The Islamic scholar said that faithful Muslims have always been tested by worldly possessions, their children, tyrants and rulers who were poisoned with absolute power. “You have to put up with these if you knowingly enter onto this path,” he emphasized, adding that prophets, saints and pious Muslims have all suffered at the hands of oppressive rulers.

Erdoğan’s hatred of Gülen stems from the scholar’s refusal to turn a blind eye to allegations of corruption that were exposed on Dec. 17 of last year. He criticized Erdoğan’s government for failing to take measures to tackle graft allegations despite early warnings from state agencies.

 “If there are acts of bribery, theft, clientelism, bid rigging, etc., which run contrary to the interests of the nation, and if these acts are covered up, God will hold us accountable for them. But it appears that some people nurtured certain expectations,” Gülen said in an interview in March.

“If among those who conducted the graft investigations were some people who might be connected to the Hizmet movement, was I supposed to tell these people, ‘Turn a blind eye to the corruption charges’?” he asked, adding: “It appears to me that some people were expecting me to do this. Did they expect me to do this? How can I say something that would ruin my afterlife? How else can I act?”

Gülen underlined that “the government did not take measures against corruption. But when the police operations were launched under the graft probe of Dec. 17, they apparently thought they could get away [with it] by leveling accusations against certain people or groups,” he explained.

Rehashing old claims

Gülen also described the Erdoğan government attempts to indict him on similar charges that he was acquitted before as a “neo-indictment” that rehashed old claims from the case that fell apart.

He recalled his encounter with a chief prosecutor in New Jersey who took his testimony on behalf of the Turkish government that sent a questionnaire through the Department of Justice. He said the US prosecutors were puzzled with the questions his Turkish colleague posed to Gülen and laughed at them. “These are funny questions,” he said. “If he had witnessed today’s events, he would have passed out from laughing,” Gülen noted.

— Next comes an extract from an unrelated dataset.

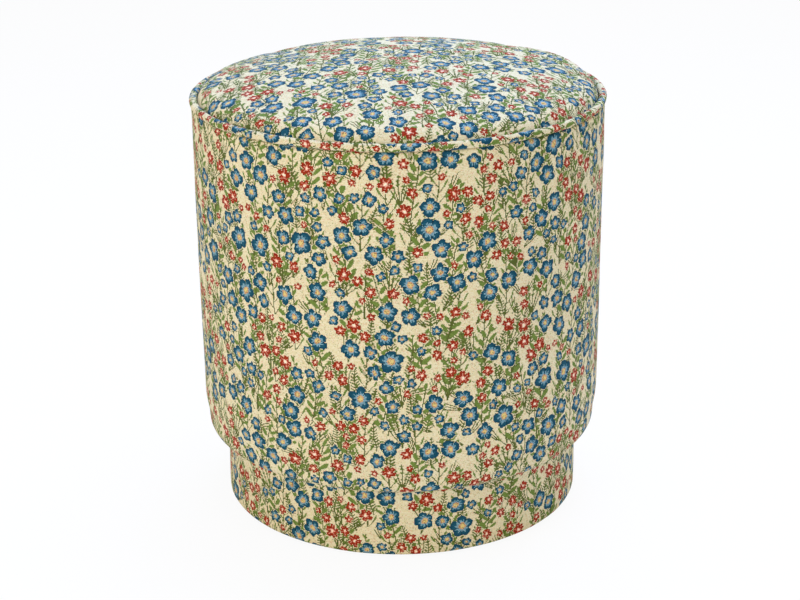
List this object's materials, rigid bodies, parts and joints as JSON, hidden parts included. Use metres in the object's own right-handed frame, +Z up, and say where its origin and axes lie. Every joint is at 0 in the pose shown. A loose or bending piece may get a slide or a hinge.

The legal case brought against Gülen by prosecutor Nuh Mete Yüksel who filed the indictment in the aftermath of the Feb. 28, 1997 coup lasted for years. Gülen’s testimony was taken by New Jersey’s federal prosecutor, who reviewed the indictment against him and sent a report to judges in Turkey. Gülen said that that report, which indicated that the allegations in the indictment were ludicrous, was key in his acquittal on all charges.

Gülen said now the Erdoğan government is trying to bring similar charges against him.

The earlier indictment that was filed by Yüksel on Aug. 30, 2000 in the controversial Ankara State Security Court (DGM) demanded Gülen’s conviction on terror charges, alleging that Gülen had been involved in activities to establish an illegal organization in order to create a state based on religion by changing the secular state.

The indictment made no reference whatsoever to any concrete action constituting a crime as spelled out in the Counterterrorism Law. Instead, the charges in the indictment were based on Gülen’s views as expressed in print and visual media as well as his social activities. In other words, his ideas and beliefs constituted the basis for the charges against him. The Ankara 11th High Criminal Court on May 5, 2006, decided to acquit Gülen following the trial due to unsubstantiated claims. An appeal was filed with the 9th Chamber of the Supreme Court of Appeals, which unanimously upheld Gülen’s acquittal by the Ankara 11th High Criminal Court on March 5, 2008.

The Office of the Prosecutor at the Supreme Court of Appeals objected to this verdict on April 4, 2008, under Article 308 of the Code on Criminal Procedure (CMK). The chamber, however, dismissed the objection by the office of the prosecutor on June 24, 2008. In this way, the acquittal was approved and finalized.